I'll not lie, being in a post widowhood relationship comes with some very unique challenges and a host incredibly different emotions to navigate, but all of that is by far outweighed by getting another shot at a full and happy life.

So here's how we should really see love...

Imagine this, if we measured our love in a cup, then the cup is just the container, our love is like the flowing water that fills the cup, it's endless and as John Polo puts so simply in the below video, when we meet a new partner post widowhood, we are not pouring from one cup to another, we just start filling another cup. Having one doesn't detract from the other and living with dualities of emotion is the norm for someone experiencing what I am. In actual fact I think they enrich eachother, your appreciation for life and love after such a significant loss is increased because after being in the depths of darkness the light feels much brighter.

I could write about this topic a lot, and I've no doubt that many have a different view to mine, I suppose thats the thing about grief and life, it is so individual, in fact there are some people that choose never to open out their heart again for a variety of reasons, but for me it has been the right decision. I'll never forget Lauren, our life together and what we had. However, I am excited and grateful for the opportunity to explore and discover a new version of happiness.

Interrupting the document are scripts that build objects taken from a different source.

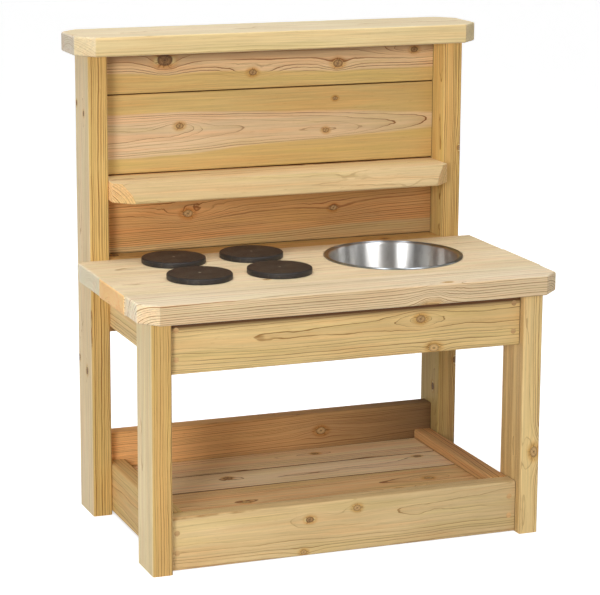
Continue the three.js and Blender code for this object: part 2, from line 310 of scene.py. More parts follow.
def revolved(profile: np.ndarray, steps: int, swell: np.ndarray | None = None
             ) -> tuple[np.ndarray, Faces]:
    """Turn a profile of radius and height round the third axis.

    The surface is (r cos a, r sin a, z) over the profile's points and the angles a. The profile starts
    and ends on the axis, where its ring shrinks to one point.

    Args:
        profile: Radius and height, from the foot of the axis up the outside and back to the axis.
        steps: Steps round the axis.
        swell: Factor on the radius, one row for each profile point and one column for each angle.

    Returns:
        The points and the faces.
    """
    angle = np.linspace(0, 2 * math.pi, steps, endpoint=False)
    ring = profile[1:-1]
    radius = ring[:, 0][:, None] * (np.ones((len(ring), steps)) if swell is None else swell[1:-1])
    points = np.stack([
        radius * np.cos(angle), radius * np.sin(angle), np.repeat(ring[:, 1][:, None], steps, axis=1),
    ], axis=-1).reshape(-1, 3)
    foot, last = len(points), (len(ring) - 1) * steps
    points = np.concatenate([points, [[0, 0, profile[0, 1]], [0, 0, profile[-1, 1]]]])
    this, tip = np.arange(steps), np.full(steps, foot)
    following = np.roll(this, -1)
    lower = np.stack([tip, following, this], axis=1)
    upper = np.stack([tip + 1, last + this, last + following], axis=1)
    return points, bridged(len(ring), steps) + as_faces(np.concatenate([lower, upper]))


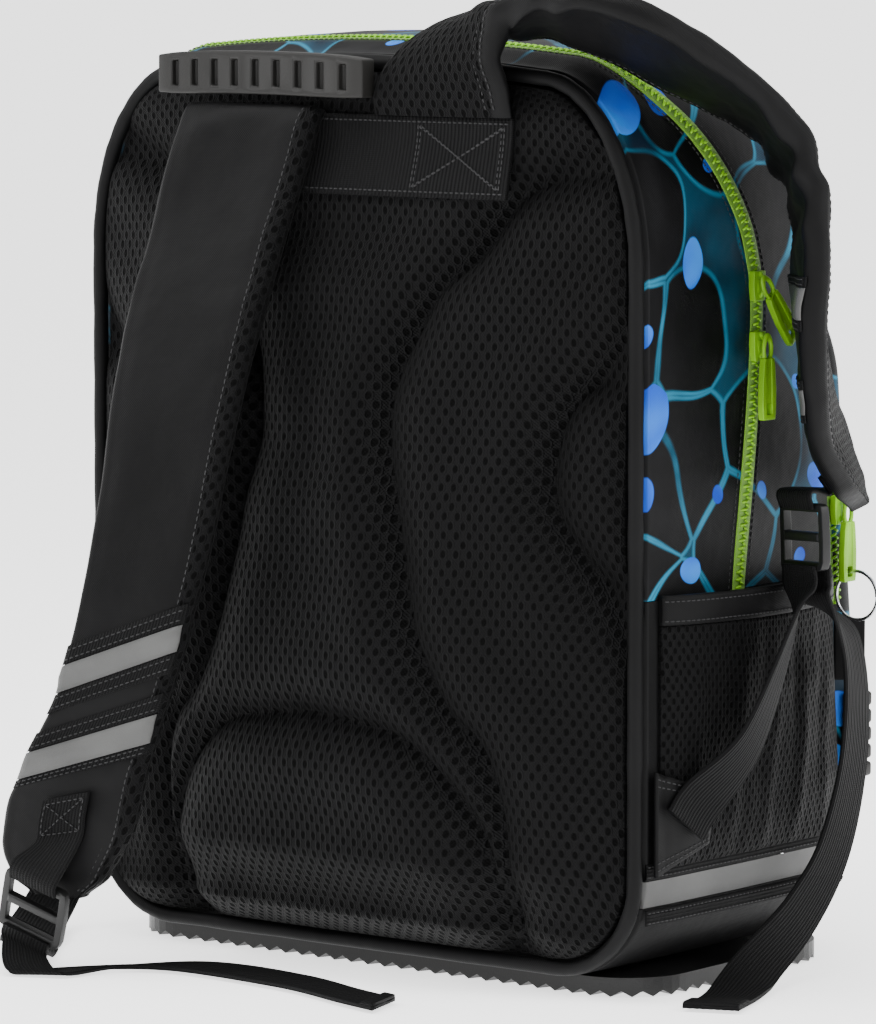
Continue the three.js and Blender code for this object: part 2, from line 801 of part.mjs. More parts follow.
function buildHandle() {
  const [cx, cy, cz] = fromShares([gripMiddle])[0];
  const rings = [];
  const stations = 10;
  for (let k = 0; k <= stations; k++) {
    const t = 2 * k / stations - 1;
    const end = Math.sqrt(1 - 0.55 * t ** 8);
    const half = [gripThickness / 2 * end, gripHeight / 2 * end];
    const ring = [];
    for (let i = 0; i < 12; i++) {
      const angle = 2 * Math.PI * (i + 0.5) / 12;
      const [c, d] = [Math.cos(angle), Math.sin(angle)];
      const y = cy + half[0] * Math.sign(c) * Math.abs(c) ** 0.5 + 3 * t * t;
      const z = cz + half[1] * Math.sign(d) * Math.abs(d) ** 0.5 - 1.5 * t * t;
      ring.push(new THREE.Vector3(cx + t * gripLength / 2, y, z));
    }
    rings.push(ring);
  }
  let grip = solid(loft(rings));
  const slotHalf = gripHeight * 0.32;
  for (let k = 0; k < gripSlots; k++) {
    const t = (k + 0.5) / gripSlots * 2 - 1;
    const x = cx + t * gripLength / 2 * 0.92;
    const face = cy - gripThickness / 2 + 3 * t * t;
    const z = cz - 1.5 * t * t;
    grip = grip.subtract(solid(box(x - 2.1, x + 2.1, face - 5, face + 2, z - slotHalf, z + slotHalf)));
  }
  add('handle_grip', surfaceOf(grip), gripRubber);
  for (const [hand, word] of [[-1, 'left'], [1, 'right']]) {
    const t = hand * 0.84;
    const x = cx + t * gripLength / 2;
    const y = cy + gripThickness / 2 + 3 * t * t + gap;
    const z = cz - 1.5 * t * t;
    const seam = yBack - gap - bellyAt(x, z - gripHeight / 2) - 4 * gap;
    const rows = [
      [x, y, z, 90, 90],
      [x, y + 0.5 * (seam - y), z + 1, 90, 90],
      [x, seam, z - 1, 90, 90],
    ].map(([px, py, pz]) => [px, py, pz, 0, 90, 1, 1]);
    add(`handle_leg_${word}`, ribbon(rows, gripHeight * 0.8, webbingThickness, 3), blackWebbing);
  }
}

// Ladder lock: a frame with two slots and three bars, in its own X and Z.
function lockGeometry() {
  const [w, h, t] = [lockWidth / 2, lockHeight / 2, lockThickness / 2];
  const corner = 4;
  const ring = (y) => [[1, -1], [1, 1], [-1, 1], [-1, -1]].flatMap(([sx, sz], k) => (
    cornerPoints(sx * (w - corner), sz * (h - corner), corner, corner, (k - 1) * Math.PI / 2, k * Math.PI / 2, 3)
      .map(([x, z]) => new THREE.Vector3(x, y, z))
  ));
  let frame = solid(loft([ring(-t), ring(t)]));
  const slotHalf = webbingWidth / 2 + 1;
  const slotHeight = (lockHeight - 3 * barWidth) / 2;
  for (const foot of [-h + barWidth, barWidth / 2]) {
    frame = frame.subtract(solid(box(-slotHalf, slotHalf, -t - 1, t + 1, foot, foot + slotHeight)));
  }
  return surfaceOf(frame);
}

// Middle of each lock in shares, then its turns about X, Y and Z in degrees.
const locks = {
  left: { at: [-0.69, -0.622, 0.072], turns: [12, 20, 4] },
  right: { at: [1.195, 0.46, 0.49], turns: [0, -3, -22] },
};

function lockTurn(word) {
  const [x, y, z] = locks[word].turns.map(THREE.MathUtils.degToRad);
  return new THREE.Euler(x, y, z);
}

function buildLock(word) {
  const mesh = add(`ladder_lock_${word}`, lockGeometry(), darkPlastic);
  const [x, y, z] = fromShares([locks[word].at])[0];
  mesh.position.set(x, y, z);
  mesh.rotation.copy(lockTurn(word));
}

function rowAt(point, across) {
  const turn = THREE.MathUtils.radToDeg(Math.atan2(across.y, across.x));
  const tilt = THREE.MathUtils.radToDeg(Math.asin(across.z));
  return [point.x, point.y, point.z, turn, tilt];
}

// A webbing row that lies over or behind a lock's bar: face -1 in front, 1 behind.
function lockRow(word, face, z) {
  const lie = lockThickness / 2 + webbingThickness / 2 + 3 * gap;
  const [x0, y0, z0] = fromShares([locks[word].at])[0];
  const point = new THREE.Vector3(0, face * lie, z).applyEuler(lockTurn(word));
  const across = new THREE.Vector3(1, 0, 0).applyEuler(lockTurn(word));
  return rowAt(point.add(new THREE.Vector3(x0, y0, z0)), across);
}

// A webbing row that lies on a wing.
function wingRow(hand, share, z, tilt) {
  const ahead = 0.02;
  const out = (s) => sidePocketOffset(s, z) + meshThickness * 1.4 + webbingThickness * 1.5 + 7 * gap;
  const point = onSide(hand, share, z, out(share));
  const slope = onSide(hand, share + ahead, z, out(share + ahead)).sub(point).normalize().multiplyScalar(-hand);
  const e = THREE.MathUtils.degToRad(tilt);
  return rowAt(point, slope.multiplyScalar(Math.cos(e)).setZ(-hand * Math.sin(e)));
}

// A webbing row on the strap's outer face at a share of its rows.
function strapRow(rows, share) {
  const f = ribbonFrames(rows, 240)[Math.round(240 * share)];
  const lie = strapThickness * f.thick / 2 + webbingThickness / 2 + 5 * gap;
  return rowAt(f.centre.clone().addScaledVector(f.out, -lie), f.across);
}

function webbingRows() {
  const over = lockHeight / 2 - barWidth * 0.7;
  const past = lockHeight / 2 + 5;
  const count = leftStrapRows.length - 1;
  return {
    lock_webbing_left: [
      ...[12.1, 12.6, 13.1].map((k) => strapRow(leftStrapRows, k / count)),
      lockRow('left', -1, past),
      lockRow('left', -1, over),
    ],
    lower_webbing_left: [
      lockRow('left', 1, -over),
      lockRow('left', 1, -past),
      ...fromShares([
        [-0.84, -0.5, 0.016, 25, -14],
        [-1.0, -0.3, 0.016, 45, -12],
        [-1.13, -0.06, 0.045, 70, -30],
      ]),
      wingRow(-1, 0.13, 72, -50),
      wingRow(-1, 0.1, 82, -50),
    ],
    tail_left: [
      lockRow('left', -1, -over),
      lockRow('left', -1, -past + 1),
      ...fromShares([
        [-0.64, -0.67, 0.005, 25, 0],
        [-0.56, -0.52, 0.005, 50, 0],
        [-0.36, -0.34, 0.005, 70, 0],
        [0.02, -0.345, 0.005, 98, 0],
        [0.3, -0.42, 0.005, 105, 0],
        [0.45, -0.455, 0.005, 105, 0],
      ]),
    ],
    lock_webbing_right: [
      ...[14.6, 15.1].map((k) => strapRow(rightStrapRows, k / (rightStrapRows.length - 1))),
      lockRow('right', -1, past),
      lockRow('right', -1, over),
    ],
    lower_webbing_right: [
      lockRow('right', -1, -over),
      lockRow('right', -1, -past - 1),
      ...fromShares([
        [1.225, 0.37, 0.4, -55, 20],
        [1.18, 0.24, 0.28, -72, 32],
      ]),
      wingRow(1, 0.15, 88, -38),
      wingRow(1, 0.1, 78, -38),
    ],
    tail_right: [
      lockRow('right', 1, -over),
      lockRow('right', 1, -past - 1),
      lockRow('right', 1, -past - 8),
      ...fromShares([
        [1.235, 0.62, 0.37, -70, -15],
        [1.225, 0.66, 0.26, -82, -4],
        [1.19, 0.62, 0.15, -88, 20],
        [1.15, 0.52, 0.08, -95, 38],
        [1.12, 0.36, 0.03, -120, 25],
        [1.14, 0.22, 0.006, -150, 0],
        [1.2, 0.03, 0.005, -158, 0],
      ]),
    ],
  };
}

function buildWebbing() {
  for (const [name, rows] of Object.entries(webbingRows())) {
    add(name, ribbon(rows, webbingWidth, webbingThickness, rows.length * 3 - 2), blackWebbing);
  }
}

// Small rounded block between two corners, in its own frame.
function block(sizeX, sizeY, sizeZ, corner) {
  const [w, h, t] = [sizeY / 2, sizeZ / 2, sizeX / 2];
  const ring = (x) => [[1, -1], [1, 1], [-1, 1], [-1, -1]].flatMap(([sy, sz], k) => (
    cornerPoints(sy * (w - corner), sz * (h - corner), corner, corner, (k - 1) * Math.PI / 2, k * Math.PI / 2, 2)
      .map(([y, z]) => new THREE.Vector3(x, y, z))
  ));
  return loft([ring(-t), ring(t)]);
}

// Slider with its puller hanging in front of it, on a zip that runs up the right side.
function buildSlider(word, x, y, z, swing) {
  const slider = add(`${word}_slider`, block(sliderHeight, sliderWidth, sliderLength, 3), limePlastic);
  slider.position.set(x + gap + sliderHeight / 2, y, z);
  const plate = block(pullerThickness, pullerWidth, pullerLength, 2.5);
  plate.translate(0, 0, -pullerLength / 2 + 4);
  const slot = solid(box(-pullerThickness, pullerThickness, -1.6, 1.6, -6, 1));
  const end = 4 - pullerLength;
  const eye = solid(box(-pullerThickness, pullerThickness, -1.5, 1.5, end + 1.4, end + 6.4));
  const puller = add(`${word}_puller`, surfaceOf(solid(plate).subtract(slot).subtract(eye)), limePlastic);
  puller.position.set(x + 2 * gap + sliderHeight + pullerThickness / 2, y, z);
  puller.rotation.x = THREE.MathUtils.degToRad(swing);
}

const lowerSliderShare = 0.69;
const upperSliderShare = 0.755;
const frontSliderHeight = 203;

function zipDepthAt(share) {
  for (let i = 1; i < mainZipRoute.length; i++) {
    const [d0, h0] = mainZipRoute[i - 1];
    const [d1, h1] = mainZipRoute[i];
    if (share <= h1) return d0 + (d1 - d0) * (share - h0) / (h1 - h0);
  }
  return mainZipRoute[0][0];
}

function buildZips() {
  for (const [word, share, swing] of [['lower', lowerSliderShare, 0], ['upper', upperSliderShare, 40]]) {
    const z = share * height;
    const d = zipDepthAt(share);
    buildSlider(word, sideFace(d), yBack + d * depthAt(z), z, swing);
  }
  const x = pocketHalfWidth + 0.15 * frontCorner;
  const share = 1 + (gap + zipWidth / 2) / depth;
  const y = yBack + share * depthAt(frontSliderHeight);
  buildSlider('front', x, y, frontSliderHeight, 0);
  const ring = new THREE.TorusGeometry(ringRadius, ringWire / 2, 6, 20);
  ring.rotateX(Math.PI / 2);
  const keyRing = add('key_ring', ring, steel);
  const end = frontSliderHeight + 4 - pullerLength;
  keyRing.position.set(x + gap + ringRadius + ringWire / 2, y, end + 4.1 - ringRadius * 0.92);
}

const tagLength = 28;
const tagReach = 14;
const tagThickness = 1.2;
const tagBelowSlider = 63;
const tagMiddle = frontSliderHeight - tagBelowSlider;

function buildSideTag() {
  const geometry = block(tagThickness, tagReach, tagLength, 0.6);
  geometry.rotateZ(THREE.MathUtils.degToRad(-52));
  const tag = add('side_tag', geometry, blackCloth);
  tag.position.set(pocketHalfWidth + tagReach / 2 + 0.5, yBack + depthAt(tagMiddle) + 3.3, tagMiddle);
}

// Ribbed rubber badge on the front pocket's side.
const fobHeight = 40;
const fobWidth = 16;
const fobThickness = 7;
const fobRibs = 5;
const fobBelowTag = 40;

function buildFob() {
  const middle = tagMiddle - fobBelowTag;
  const profile = [new THREE.Vector2(0, -fobHeight / 2)];
  for (let k = 0; k < fobRibs; k++) {
    for (const [out, t] of [[0.7, 0.08], [1, 0.3], [1, 0.7], [0.7, 0.92]]) {
      profile.push(new THREE.Vector2(fobThickness * out, fobHeight * ((k + t) / fobRibs - 0.5)));
    }
  }
  profile.push(new THREE.Vector2(0, fobHeight / 2));
  const rings = [-0.5, -0.35, 0.35, 0.5].map((share) => (
    profile.map((p) => new THREE.Vector3(p.x * (Math.abs(share) === 0.5 ? 0.6 : 1), share * fobWidth, p.y))
  ));
  const fob = add('fob', loft(rings), darkPlastic);
  const x = pocketHalfWidth + 0.15 * frontCorner + gap;
  fob.position.set(x, yBack + depthAt(middle) + gap + pocketDepth * 0.33, middle);
}

buildBody();
buildFrontPocket();
buildBasePlate();
buildBackPanel();
buildPiping();
for (const [hand, word] of [[-1, 'left'], [1, 'right']]) {
  buildSidePocket(hand, word);
  buildWing(hand, word);
  buildLock(word);
}
buildAnchorBand();
buildStraps();
buildHandle();
buildWebbing();
buildZips();
buildSideTag();
buildFob();

export default ransel;
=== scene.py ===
# School rucksack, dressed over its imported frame.
# Tables are in millimetres and in shares of the named sizes; meshes are in metres.
import math

import bmesh
import bpy
from mathutils import Matrix, Vector, noise


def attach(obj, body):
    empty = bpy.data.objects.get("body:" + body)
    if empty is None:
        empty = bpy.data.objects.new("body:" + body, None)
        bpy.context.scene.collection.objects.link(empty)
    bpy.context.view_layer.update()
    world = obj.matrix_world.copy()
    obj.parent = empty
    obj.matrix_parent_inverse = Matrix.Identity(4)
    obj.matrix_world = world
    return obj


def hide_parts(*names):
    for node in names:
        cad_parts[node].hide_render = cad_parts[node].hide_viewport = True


MM = 0.001

# Body
HALF_WIDTH = 155
DEPTH = 164
HEIGHT = 408
CROWN = 5
DOME = 9
SIDE_SWELL = 2
TOP_DEPTH_SHARE = 0.79
CORNER_WIDE = 55
CORNER_HIGH = 86
FOOT_CORNER = 45
FRONT_CORNER = 12
GAP = 0.3
PLATE_HEIGHT = 8.5
BOOT_TOP = 42
BAND_HEIGHT = 12
CLOTH_RIPPLE = 0.5

# Padded back
PANEL_EDGE = 5
PANEL_BELLY = 43
PIPING_RADIUS = 3.4
PANEL_CLEARANCE = 1
GROOVE_DEPTH = 8
GROOVE_HALF_WIDTH = 10
CREASE_WIDTH = 2.8
MESH_PITCH = 5.7
MESH_ROW = 4.1
MESH_HOLE_WIDE = 2.3
MESH_HOLE_HIGH = 3.7

# Zips
ZIP_WIDTH = 10
COIL_WIDTH = 5.4
COIL_PITCH = 1.7
SLIDER_LENGTH = 13
SLIDER_WIDTH = 9
SLIDER_HEIGHT = 5
PULLER_LENGTH = 36
PULLER_WIDTH = 11
PULLER_THICKNESS = 3
LOWER_SLIDER = 0.69
UPPER_SLIDER = 0.755
FRONT_SLIDER_Z = 203

# Pockets
POCKET_DEPTH = 27
POCKET_HALF_WIDTH = 147
POCKET_FLOOR = 58
POCKET_ROOF = 320
FRONT_ZIP_FOOT = 155
SIDE_POCKET_FLOOR = 59
SIDE_POCKET_ROOF = 178
SIDE_POCKET_SAG = 14
SIDE_POCKET_FROM = 0.05
SIDE_POCKET_TO = 0.92
HEM_HEIGHT = 13
MESH_THICKNESS = 1.6
WING_REACH = 0.21
WING_HEIGHT = 46
TAG_LENGTH = 28
TAG_REACH = 14
TAG_THICKNESS = 1.2
TAG_MIDDLE = 140
FOB_HEIGHT = 40
FOB_WIDTH = 16
FOB_THICKNESS = 7
FOB_RIBS = 5
FOB_MIDDLE = 100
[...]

I've referenced the Japanese art of Kintsugi in previous blog posts, where they take broken pottery and rebuild it filling the cracks with gold. In doing so they believe it acknowledges and pays respect to the journey, which will always be a part of the piece, but by using gold they believe that it created even more beautiful than its original appearance and I want to thank Jess for contributing to the gold that is helping me to rebuild my life.

Thanks for reading and being a part of our journey!